EXERCISE INSTRUCTIONS -
Will you repeat only the lines beginning at the one that mentions "const stone = new" and ending at the one that mentions "bpy.context.view_layer.update()", both of them included, exactly?

DATASET EXCERPT -
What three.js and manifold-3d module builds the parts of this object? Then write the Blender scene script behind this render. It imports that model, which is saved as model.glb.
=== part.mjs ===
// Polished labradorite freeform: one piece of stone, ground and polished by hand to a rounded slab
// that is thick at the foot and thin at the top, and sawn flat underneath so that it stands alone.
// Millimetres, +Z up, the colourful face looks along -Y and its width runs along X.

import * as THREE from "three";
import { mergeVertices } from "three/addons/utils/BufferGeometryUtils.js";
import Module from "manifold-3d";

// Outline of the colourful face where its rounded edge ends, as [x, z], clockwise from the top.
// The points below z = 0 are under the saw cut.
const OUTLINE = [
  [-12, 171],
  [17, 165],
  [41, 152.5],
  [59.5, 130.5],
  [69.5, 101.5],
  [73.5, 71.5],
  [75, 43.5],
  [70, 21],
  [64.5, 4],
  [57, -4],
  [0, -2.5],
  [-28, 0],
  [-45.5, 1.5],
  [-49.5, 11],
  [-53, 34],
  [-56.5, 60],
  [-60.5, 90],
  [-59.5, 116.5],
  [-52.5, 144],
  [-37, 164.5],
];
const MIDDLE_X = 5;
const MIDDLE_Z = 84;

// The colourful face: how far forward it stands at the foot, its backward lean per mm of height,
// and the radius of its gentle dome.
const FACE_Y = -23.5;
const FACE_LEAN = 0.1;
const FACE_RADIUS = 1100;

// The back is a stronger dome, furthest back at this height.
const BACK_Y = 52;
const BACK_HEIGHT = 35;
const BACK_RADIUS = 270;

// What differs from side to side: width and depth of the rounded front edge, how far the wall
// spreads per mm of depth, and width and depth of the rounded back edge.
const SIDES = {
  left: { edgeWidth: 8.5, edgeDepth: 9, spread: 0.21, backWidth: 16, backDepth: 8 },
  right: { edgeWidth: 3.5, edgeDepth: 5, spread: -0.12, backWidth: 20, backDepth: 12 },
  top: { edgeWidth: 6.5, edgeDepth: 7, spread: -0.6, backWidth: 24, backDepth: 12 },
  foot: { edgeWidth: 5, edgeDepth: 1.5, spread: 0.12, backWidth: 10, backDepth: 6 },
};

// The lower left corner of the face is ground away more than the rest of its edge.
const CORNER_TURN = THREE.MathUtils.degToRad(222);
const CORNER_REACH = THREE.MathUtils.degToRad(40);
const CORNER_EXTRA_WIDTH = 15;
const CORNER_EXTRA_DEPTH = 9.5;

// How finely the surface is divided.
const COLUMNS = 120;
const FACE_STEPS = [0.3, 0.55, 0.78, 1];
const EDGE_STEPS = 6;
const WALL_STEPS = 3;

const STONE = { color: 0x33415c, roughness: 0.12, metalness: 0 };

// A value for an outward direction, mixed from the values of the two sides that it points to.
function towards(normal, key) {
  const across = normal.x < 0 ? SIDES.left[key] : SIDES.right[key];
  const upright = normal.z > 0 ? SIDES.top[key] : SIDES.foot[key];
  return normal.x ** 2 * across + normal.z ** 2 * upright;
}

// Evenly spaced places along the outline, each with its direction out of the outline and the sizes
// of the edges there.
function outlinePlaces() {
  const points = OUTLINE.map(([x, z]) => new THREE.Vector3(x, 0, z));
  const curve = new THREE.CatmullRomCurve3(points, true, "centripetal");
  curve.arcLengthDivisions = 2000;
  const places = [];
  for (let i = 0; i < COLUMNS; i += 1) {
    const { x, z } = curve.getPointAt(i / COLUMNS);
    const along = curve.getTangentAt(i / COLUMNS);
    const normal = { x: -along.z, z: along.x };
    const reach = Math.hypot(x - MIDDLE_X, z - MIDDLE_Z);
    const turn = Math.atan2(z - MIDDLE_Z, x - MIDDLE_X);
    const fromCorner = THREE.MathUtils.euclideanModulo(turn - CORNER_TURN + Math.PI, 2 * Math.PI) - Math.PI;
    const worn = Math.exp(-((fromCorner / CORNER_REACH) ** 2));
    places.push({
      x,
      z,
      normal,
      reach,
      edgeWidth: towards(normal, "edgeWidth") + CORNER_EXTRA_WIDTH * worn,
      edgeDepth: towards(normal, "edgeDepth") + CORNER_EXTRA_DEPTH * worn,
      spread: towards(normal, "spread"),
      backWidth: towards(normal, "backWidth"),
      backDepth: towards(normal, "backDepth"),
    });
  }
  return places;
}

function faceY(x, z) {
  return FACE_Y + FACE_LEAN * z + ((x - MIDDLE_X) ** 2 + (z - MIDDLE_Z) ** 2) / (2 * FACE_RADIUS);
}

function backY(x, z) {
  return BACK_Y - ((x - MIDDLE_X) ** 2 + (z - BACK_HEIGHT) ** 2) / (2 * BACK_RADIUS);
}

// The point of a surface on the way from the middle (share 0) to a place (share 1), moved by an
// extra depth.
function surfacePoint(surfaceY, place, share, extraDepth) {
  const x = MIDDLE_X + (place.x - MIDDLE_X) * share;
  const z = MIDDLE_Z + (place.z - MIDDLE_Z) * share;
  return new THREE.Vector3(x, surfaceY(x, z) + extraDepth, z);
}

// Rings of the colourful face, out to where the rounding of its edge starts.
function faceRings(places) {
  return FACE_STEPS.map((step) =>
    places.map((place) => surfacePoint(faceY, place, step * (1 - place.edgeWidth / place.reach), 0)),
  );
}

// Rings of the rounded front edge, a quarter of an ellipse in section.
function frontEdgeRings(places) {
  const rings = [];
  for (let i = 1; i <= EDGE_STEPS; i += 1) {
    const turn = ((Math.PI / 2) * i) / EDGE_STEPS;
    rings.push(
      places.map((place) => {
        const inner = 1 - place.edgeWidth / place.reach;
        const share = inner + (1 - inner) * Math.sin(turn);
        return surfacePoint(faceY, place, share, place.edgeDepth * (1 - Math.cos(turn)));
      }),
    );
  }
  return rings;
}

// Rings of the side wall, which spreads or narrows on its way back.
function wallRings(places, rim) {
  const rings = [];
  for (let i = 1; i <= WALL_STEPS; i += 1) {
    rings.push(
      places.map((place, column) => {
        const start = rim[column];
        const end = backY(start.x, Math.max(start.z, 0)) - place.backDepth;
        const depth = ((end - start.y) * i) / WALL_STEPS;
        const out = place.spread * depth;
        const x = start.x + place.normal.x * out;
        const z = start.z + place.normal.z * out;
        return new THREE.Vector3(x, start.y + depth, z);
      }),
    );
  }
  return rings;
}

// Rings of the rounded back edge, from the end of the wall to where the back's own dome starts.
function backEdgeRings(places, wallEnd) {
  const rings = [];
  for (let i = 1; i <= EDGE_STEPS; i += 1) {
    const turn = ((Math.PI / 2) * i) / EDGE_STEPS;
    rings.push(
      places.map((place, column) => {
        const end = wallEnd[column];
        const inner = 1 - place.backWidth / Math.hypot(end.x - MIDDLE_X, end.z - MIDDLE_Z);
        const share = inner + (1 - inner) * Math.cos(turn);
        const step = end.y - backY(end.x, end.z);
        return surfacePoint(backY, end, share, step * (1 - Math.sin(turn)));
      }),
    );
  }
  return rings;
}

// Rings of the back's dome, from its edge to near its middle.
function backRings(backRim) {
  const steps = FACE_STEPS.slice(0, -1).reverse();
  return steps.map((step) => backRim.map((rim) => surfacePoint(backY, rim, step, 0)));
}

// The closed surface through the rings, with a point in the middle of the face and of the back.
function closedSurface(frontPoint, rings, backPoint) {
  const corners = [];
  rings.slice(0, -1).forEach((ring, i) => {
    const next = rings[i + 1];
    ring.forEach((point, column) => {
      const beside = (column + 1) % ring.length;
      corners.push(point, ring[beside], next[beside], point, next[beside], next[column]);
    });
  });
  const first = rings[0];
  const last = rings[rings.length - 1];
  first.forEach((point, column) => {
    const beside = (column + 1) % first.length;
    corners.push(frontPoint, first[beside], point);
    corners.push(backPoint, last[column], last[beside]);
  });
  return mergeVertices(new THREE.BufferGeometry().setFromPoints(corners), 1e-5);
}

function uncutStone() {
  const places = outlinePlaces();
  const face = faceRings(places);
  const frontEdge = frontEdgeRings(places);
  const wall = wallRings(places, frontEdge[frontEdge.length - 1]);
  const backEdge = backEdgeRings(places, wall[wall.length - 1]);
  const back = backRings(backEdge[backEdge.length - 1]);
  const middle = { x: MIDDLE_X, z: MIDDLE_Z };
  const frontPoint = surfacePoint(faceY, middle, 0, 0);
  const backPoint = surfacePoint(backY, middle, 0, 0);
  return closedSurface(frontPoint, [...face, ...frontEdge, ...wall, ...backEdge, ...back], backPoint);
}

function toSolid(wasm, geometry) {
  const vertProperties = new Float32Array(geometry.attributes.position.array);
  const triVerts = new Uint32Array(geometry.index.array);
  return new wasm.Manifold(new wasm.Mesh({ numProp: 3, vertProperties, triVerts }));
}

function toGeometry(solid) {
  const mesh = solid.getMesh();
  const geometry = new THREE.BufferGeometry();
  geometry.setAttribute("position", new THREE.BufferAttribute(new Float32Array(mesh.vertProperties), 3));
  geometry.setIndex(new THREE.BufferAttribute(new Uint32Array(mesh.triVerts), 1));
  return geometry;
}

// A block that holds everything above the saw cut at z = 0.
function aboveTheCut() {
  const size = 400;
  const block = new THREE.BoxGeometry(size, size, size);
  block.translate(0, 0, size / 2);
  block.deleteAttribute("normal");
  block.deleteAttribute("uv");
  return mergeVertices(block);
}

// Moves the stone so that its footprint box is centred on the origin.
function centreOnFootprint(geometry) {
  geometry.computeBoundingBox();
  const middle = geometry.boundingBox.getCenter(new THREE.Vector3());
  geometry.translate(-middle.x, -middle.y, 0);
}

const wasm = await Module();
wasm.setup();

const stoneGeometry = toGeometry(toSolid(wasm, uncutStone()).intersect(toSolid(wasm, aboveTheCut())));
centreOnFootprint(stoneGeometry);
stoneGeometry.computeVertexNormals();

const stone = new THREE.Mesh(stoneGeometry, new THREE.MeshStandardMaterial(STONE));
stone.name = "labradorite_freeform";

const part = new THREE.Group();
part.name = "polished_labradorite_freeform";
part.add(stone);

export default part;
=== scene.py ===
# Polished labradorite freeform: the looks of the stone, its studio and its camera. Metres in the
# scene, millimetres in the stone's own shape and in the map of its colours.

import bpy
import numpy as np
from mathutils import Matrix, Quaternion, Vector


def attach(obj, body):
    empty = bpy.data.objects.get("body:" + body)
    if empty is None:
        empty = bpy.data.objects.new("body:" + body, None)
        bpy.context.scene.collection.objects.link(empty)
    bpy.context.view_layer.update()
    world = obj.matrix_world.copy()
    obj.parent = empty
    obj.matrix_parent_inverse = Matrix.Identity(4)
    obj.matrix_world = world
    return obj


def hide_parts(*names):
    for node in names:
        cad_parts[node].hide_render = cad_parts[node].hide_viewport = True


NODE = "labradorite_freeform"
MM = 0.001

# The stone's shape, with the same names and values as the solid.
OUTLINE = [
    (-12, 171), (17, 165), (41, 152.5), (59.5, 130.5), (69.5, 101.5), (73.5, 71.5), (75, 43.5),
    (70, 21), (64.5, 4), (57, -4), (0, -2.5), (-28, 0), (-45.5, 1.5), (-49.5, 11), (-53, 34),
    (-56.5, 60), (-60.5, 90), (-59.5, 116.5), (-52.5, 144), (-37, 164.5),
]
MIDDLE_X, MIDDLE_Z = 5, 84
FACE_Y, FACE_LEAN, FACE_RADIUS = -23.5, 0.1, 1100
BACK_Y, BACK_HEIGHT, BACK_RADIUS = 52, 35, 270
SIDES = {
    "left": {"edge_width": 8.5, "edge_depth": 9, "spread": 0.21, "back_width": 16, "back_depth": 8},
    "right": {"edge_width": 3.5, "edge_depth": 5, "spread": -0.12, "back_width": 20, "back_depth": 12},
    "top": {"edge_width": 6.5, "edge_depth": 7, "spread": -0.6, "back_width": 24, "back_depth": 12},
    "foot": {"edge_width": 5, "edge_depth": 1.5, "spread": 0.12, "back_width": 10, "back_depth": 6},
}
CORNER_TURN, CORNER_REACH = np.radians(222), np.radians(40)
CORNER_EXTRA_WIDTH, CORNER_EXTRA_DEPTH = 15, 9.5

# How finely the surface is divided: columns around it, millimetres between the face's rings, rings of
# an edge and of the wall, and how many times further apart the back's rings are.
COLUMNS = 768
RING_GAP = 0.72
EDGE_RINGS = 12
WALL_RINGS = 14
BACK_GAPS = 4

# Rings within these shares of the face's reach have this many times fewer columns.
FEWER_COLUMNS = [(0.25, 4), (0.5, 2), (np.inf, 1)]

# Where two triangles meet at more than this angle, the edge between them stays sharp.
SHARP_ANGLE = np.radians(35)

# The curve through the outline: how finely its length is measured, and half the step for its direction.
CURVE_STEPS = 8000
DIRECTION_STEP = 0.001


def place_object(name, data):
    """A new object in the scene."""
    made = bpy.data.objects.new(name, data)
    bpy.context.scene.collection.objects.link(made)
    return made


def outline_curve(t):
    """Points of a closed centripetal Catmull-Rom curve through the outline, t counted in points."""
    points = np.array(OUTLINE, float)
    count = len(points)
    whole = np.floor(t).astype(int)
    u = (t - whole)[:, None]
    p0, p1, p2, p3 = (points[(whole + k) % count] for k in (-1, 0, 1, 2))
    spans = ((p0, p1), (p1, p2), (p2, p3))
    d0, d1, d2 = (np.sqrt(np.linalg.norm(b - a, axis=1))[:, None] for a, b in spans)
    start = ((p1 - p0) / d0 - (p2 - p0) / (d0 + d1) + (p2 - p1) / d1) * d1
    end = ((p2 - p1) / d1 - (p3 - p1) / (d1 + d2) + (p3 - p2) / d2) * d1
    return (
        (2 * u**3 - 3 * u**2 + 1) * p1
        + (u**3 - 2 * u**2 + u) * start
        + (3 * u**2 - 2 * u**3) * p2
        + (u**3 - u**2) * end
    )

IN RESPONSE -
const stone = new THREE.Mesh(stoneGeometry, new THREE.MeshStandardMaterial(STONE));
stone.name = "labradorite_freeform";

const part = new THREE.Group();
part.name = "polished_labradorite_freeform";
part.add(stone);

export default part;
=== scene.py ===
# Polished labradorite freeform: the looks of the stone, its studio and its camera. Metres in the
# scene, millimetres in the stone's own shape and in the map of its colours.

import bpy
import numpy as np
from mathutils import Matrix, Quaternion, Vector


def attach(obj, body):
    empty = bpy.data.objects.get("body:" + body)
    if empty is None:
        empty = bpy.data.objects.new("body:" + body, None)
        bpy.context.scene.collection.objects.link(empty)
    bpy.context.view_layer.update()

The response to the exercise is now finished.